In the meantime, the Winterhawks Booster Club organized the Free Mike J campaign and sold shirts to highlight the situation. Mike was suspended for most of the 2012-13 season, a year that combined with Travis Green pulled in a 57 win season and the finals of the Memorial Cup of which they would lose to Halifax of the QMJHL. Mike returned back to the bench duties this past season, picked up a 54 win season and lost the seventh game of the WHL finals to the eventual Memorial Cup Champions Edmonton Oil Kings.

Mike Johnston’s uptempo brand of hockey, along with his education background with the University of New Brunswick, led him to create elite hockey players and a scholastic achievement award in 2013. The players that didn’t go to the pros had a strong opportunity in post-secondary life.
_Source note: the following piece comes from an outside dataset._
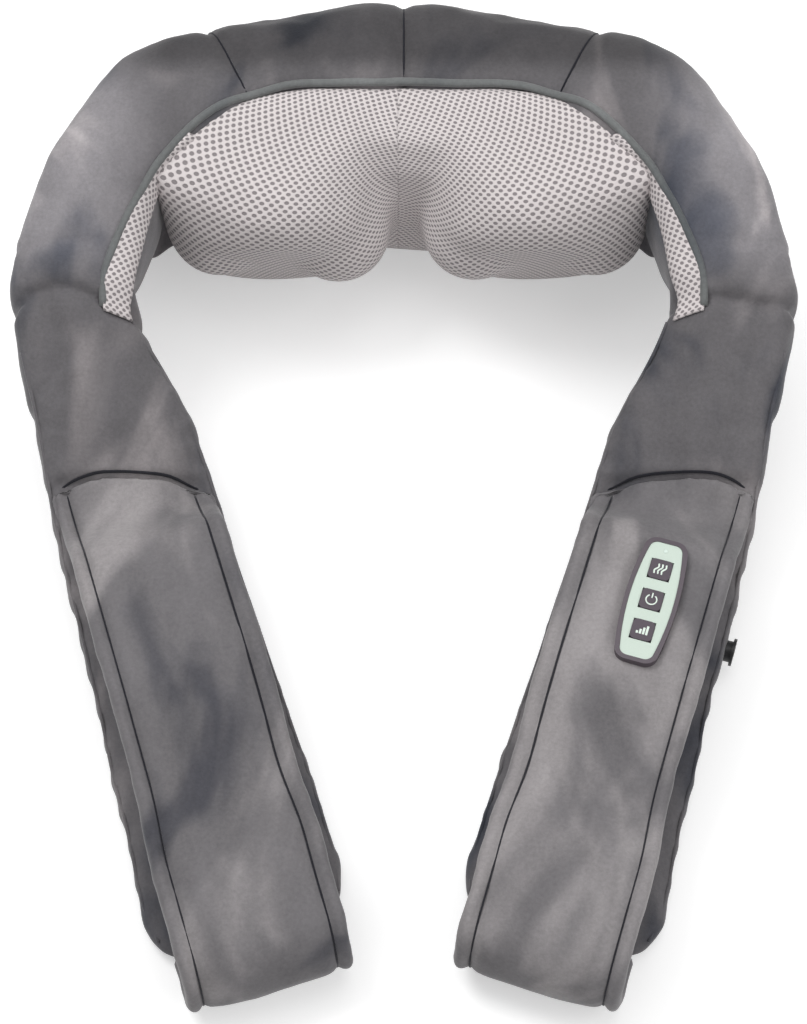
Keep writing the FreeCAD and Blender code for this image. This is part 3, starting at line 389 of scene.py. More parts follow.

There is speculation that the Winterhawks are close to announcing a new person behind the bench and it is believed they will be hiring a combination General Manager and Coach. Training camp has been announced for August 20-24 with preseason games in Everett as part of the tournament at the end of August and Kennewick in the first week of September in their tournament. The first home game of the season is set for Friday September 19 at the Moda Center versus longtime rivals Seattle Thunderbirds.

The Winterhawks have announced that whoever the coach and GM are, that the style they have employed and the systems developed will remain a core of the team.